Task objective
Below are some records; quote exactly the lines from the one that contains "its narrowing front." through the one that contains "before = set(bpy.data.objects)", inclusive, and no others.

── Recorded data ──

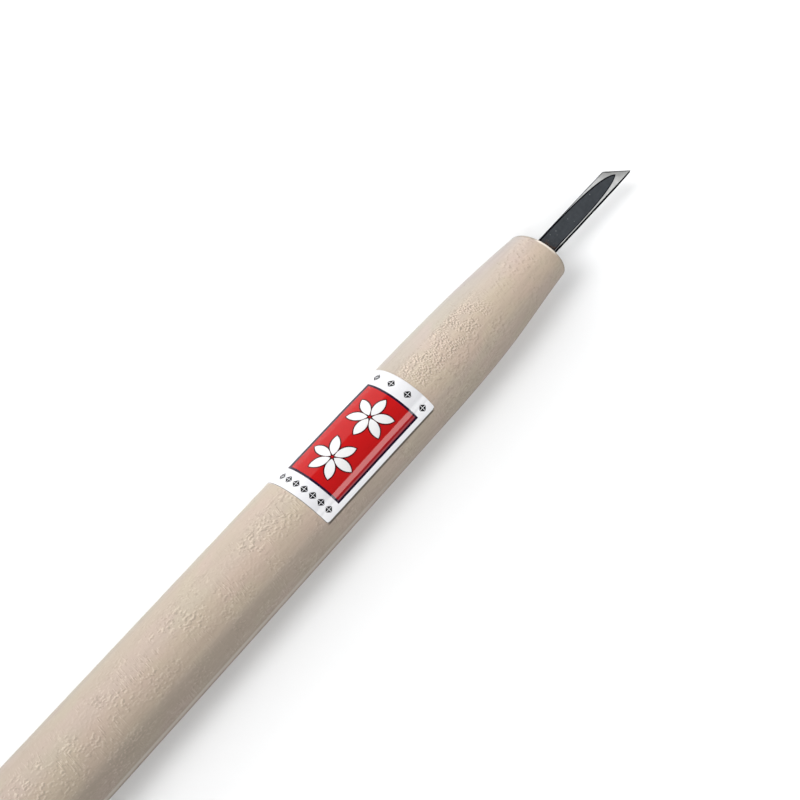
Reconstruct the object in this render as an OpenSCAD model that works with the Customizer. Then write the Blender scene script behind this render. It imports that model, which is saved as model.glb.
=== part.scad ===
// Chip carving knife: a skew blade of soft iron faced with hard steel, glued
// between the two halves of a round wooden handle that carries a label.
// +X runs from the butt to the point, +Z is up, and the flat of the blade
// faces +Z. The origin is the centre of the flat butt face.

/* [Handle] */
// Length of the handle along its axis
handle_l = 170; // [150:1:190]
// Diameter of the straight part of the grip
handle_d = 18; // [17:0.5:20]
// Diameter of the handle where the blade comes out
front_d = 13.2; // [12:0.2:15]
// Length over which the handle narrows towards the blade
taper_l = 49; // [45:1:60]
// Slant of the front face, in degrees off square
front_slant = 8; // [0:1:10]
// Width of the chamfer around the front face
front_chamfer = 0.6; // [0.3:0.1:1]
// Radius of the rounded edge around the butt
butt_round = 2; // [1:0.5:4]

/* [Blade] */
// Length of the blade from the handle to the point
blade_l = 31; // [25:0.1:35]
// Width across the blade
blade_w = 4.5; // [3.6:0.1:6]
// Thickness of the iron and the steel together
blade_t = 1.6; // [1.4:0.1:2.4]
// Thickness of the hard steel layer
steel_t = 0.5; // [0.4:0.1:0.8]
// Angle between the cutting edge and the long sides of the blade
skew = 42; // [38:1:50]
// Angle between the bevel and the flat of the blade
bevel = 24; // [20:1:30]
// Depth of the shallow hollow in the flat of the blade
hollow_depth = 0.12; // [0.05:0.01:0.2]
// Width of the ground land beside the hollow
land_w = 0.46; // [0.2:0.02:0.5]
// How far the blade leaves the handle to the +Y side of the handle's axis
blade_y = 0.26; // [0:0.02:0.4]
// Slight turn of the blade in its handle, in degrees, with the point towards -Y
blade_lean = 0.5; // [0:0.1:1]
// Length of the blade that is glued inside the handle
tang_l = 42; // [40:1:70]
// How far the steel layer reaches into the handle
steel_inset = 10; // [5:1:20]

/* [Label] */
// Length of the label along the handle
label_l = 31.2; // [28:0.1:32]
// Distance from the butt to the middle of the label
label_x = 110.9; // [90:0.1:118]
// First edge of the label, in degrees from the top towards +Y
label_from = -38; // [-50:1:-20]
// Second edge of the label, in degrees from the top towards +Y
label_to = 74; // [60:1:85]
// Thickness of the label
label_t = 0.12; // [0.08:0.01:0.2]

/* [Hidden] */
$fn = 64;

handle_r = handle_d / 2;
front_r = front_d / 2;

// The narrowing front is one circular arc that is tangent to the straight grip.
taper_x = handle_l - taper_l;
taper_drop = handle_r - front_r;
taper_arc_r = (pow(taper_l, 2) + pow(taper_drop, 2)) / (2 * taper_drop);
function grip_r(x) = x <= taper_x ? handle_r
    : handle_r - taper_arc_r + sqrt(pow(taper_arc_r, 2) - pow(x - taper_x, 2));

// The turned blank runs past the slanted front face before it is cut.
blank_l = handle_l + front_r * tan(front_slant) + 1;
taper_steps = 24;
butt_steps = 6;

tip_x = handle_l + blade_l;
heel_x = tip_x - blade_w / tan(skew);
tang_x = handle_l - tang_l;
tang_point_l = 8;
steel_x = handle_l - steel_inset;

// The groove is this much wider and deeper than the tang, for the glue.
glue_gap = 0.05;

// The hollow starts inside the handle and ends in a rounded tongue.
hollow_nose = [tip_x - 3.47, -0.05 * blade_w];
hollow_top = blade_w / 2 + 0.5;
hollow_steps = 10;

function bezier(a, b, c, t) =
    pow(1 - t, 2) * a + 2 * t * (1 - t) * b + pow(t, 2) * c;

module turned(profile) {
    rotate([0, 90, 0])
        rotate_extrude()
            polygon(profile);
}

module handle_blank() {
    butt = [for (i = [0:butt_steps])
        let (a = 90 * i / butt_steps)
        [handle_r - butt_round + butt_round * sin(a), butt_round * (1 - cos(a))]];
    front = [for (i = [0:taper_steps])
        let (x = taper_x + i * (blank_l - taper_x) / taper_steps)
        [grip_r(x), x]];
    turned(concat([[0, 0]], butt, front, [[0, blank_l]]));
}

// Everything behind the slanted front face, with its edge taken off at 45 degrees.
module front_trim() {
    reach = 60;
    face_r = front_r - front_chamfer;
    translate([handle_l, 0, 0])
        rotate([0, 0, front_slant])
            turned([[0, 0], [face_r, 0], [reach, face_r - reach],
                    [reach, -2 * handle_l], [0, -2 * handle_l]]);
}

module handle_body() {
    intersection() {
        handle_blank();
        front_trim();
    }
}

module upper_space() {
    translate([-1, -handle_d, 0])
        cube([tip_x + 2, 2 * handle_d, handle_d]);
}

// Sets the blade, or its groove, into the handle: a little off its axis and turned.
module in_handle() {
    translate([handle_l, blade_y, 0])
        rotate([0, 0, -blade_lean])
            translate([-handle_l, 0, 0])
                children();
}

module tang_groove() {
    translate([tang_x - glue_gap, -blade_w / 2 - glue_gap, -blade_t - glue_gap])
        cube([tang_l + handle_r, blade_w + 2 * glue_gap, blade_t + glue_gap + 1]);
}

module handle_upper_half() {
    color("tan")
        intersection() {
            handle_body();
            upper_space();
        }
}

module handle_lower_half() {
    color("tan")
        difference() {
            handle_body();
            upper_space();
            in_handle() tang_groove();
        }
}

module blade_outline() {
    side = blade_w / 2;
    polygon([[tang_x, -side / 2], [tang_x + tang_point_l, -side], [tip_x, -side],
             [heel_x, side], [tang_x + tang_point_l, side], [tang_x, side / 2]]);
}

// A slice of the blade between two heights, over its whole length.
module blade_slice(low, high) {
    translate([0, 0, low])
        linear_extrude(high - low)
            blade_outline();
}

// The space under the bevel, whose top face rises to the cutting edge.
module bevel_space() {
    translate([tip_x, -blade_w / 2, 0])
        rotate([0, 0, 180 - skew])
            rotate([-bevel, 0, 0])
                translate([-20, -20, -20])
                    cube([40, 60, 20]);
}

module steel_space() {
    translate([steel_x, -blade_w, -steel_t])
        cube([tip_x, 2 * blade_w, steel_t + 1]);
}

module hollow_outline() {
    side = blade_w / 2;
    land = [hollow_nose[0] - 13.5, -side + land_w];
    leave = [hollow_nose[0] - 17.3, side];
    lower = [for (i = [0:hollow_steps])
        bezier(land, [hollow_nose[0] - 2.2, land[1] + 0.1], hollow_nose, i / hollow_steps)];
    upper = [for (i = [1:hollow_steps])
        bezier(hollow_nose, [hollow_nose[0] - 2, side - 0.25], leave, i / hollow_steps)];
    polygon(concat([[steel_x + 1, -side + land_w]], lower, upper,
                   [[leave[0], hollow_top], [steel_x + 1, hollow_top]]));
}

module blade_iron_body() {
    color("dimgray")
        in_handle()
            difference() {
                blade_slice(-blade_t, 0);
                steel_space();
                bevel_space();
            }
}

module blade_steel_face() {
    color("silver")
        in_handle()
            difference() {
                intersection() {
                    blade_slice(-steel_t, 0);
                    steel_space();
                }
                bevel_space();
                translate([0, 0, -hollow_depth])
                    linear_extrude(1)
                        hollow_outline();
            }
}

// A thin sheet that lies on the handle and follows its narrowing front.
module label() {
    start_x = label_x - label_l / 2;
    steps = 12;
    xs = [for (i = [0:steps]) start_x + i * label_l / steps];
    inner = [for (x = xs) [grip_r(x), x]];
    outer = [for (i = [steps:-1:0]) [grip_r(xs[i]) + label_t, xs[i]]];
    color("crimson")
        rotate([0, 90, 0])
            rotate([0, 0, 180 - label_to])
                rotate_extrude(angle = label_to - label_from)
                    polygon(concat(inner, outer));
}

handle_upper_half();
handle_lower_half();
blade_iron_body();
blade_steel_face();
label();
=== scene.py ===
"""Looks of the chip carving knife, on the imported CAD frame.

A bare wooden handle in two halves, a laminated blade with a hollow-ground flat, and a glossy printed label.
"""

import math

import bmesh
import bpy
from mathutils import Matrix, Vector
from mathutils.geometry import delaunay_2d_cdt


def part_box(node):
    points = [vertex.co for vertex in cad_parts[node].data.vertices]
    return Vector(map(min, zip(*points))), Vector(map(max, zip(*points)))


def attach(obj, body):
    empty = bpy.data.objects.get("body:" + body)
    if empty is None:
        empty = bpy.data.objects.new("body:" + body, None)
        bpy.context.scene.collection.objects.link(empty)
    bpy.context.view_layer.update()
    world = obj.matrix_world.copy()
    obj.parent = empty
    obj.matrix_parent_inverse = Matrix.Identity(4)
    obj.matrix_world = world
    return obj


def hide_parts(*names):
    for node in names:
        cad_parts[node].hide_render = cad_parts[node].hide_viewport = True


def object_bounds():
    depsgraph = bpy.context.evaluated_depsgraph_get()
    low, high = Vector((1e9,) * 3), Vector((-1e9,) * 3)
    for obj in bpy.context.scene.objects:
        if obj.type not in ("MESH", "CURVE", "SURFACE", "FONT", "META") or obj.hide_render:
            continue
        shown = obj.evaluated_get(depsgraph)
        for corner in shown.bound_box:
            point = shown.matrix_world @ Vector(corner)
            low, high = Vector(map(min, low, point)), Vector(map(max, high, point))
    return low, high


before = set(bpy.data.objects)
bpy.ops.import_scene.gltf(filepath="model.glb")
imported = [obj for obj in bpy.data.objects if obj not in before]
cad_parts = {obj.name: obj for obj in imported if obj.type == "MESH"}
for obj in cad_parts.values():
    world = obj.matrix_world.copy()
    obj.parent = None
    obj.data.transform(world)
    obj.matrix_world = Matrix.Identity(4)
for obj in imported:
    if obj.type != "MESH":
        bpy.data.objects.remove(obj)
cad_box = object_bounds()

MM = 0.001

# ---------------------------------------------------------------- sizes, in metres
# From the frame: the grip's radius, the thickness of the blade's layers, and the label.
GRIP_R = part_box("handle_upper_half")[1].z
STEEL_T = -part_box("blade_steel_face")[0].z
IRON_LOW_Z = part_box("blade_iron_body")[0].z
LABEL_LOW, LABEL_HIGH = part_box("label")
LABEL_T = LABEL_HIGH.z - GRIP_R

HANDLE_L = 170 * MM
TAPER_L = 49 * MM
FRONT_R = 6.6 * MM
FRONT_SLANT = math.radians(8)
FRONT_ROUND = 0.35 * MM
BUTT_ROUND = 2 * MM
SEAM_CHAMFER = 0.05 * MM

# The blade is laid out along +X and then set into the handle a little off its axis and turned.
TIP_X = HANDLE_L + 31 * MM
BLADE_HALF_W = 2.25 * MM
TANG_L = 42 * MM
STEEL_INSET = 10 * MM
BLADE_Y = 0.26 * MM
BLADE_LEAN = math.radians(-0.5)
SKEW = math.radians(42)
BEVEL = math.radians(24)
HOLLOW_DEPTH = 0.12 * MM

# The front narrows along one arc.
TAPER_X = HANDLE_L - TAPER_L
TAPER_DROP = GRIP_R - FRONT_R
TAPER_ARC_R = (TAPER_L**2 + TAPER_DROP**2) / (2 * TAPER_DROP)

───
── Recorded data ──

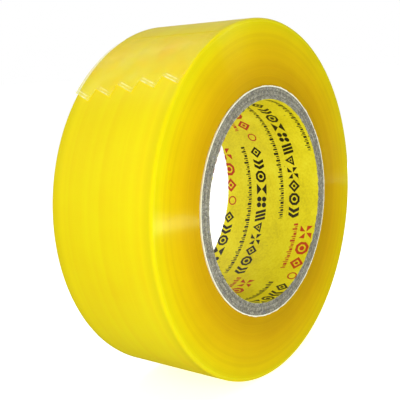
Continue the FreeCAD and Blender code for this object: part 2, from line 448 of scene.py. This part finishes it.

───

Solution for this problem
// A thin sheet that lies on the handle and follows its narrowing front.
module label() {
    start_x = label_x - label_l / 2;
    steps = 12;
    xs = [for (i = [0:steps]) start_x + i * label_l / steps];
    inner = [for (x = xs) [grip_r(x), x]];
    outer = [for (i = [steps:-1:0]) [grip_r(xs[i]) + label_t, xs[i]]];
    color("crimson")
        rotate([0, 90, 0])
            rotate([0, 0, 180 - label_to])
                rotate_extrude(angle = label_to - label_from)
                    polygon(concat(inner, outer));
}

handle_upper_half();
handle_lower_half();
blade_iron_body();
blade_steel_face();
label();
=== scene.py ===
"""Looks of the chip carving knife, on the imported CAD frame.

A bare wooden handle in two halves, a laminated blade with a hollow-ground flat, and a glossy printed label.
"""

import math

import bmesh
import bpy
from mathutils import Matrix, Vector
from mathutils.geometry import delaunay_2d_cdt


def part_box(node):
    points = [vertex.co for vertex in cad_parts[node].data.vertices]
    return Vector(map(min, zip(*points))), Vector(map(max, zip(*points)))


def attach(obj, body):
    empty = bpy.data.objects.get("body:" + body)
    if empty is None:
        empty = bpy.data.objects.new("body:" + body, None)
        bpy.context.scene.collection.objects.link(empty)
    bpy.context.view_layer.update()
    world = obj.matrix_world.copy()
    obj.parent = empty
    obj.matrix_parent_inverse = Matrix.Identity(4)
    obj.matrix_world = world
    return obj


def hide_parts(*names):
    for node in names:
        cad_parts[node].hide_render = cad_parts[node].hide_viewport = True


def object_bounds():
    depsgraph = bpy.context.evaluated_depsgraph_get()
    low, high = Vector((1e9,) * 3), Vector((-1e9,) * 3)
    for obj in bpy.context.scene.objects:
        if obj.type not in ("MESH", "CURVE", "SURFACE", "FONT", "META") or obj.hide_render:
            continue
        shown = obj.evaluated_get(depsgraph)
        for corner in shown.bound_box:
            point = shown.matrix_world @ Vector(corner)
            low, high = Vector(map(min, low, point)), Vector(map(max, high, point))
    return low, high


before = set(bpy.data.objects)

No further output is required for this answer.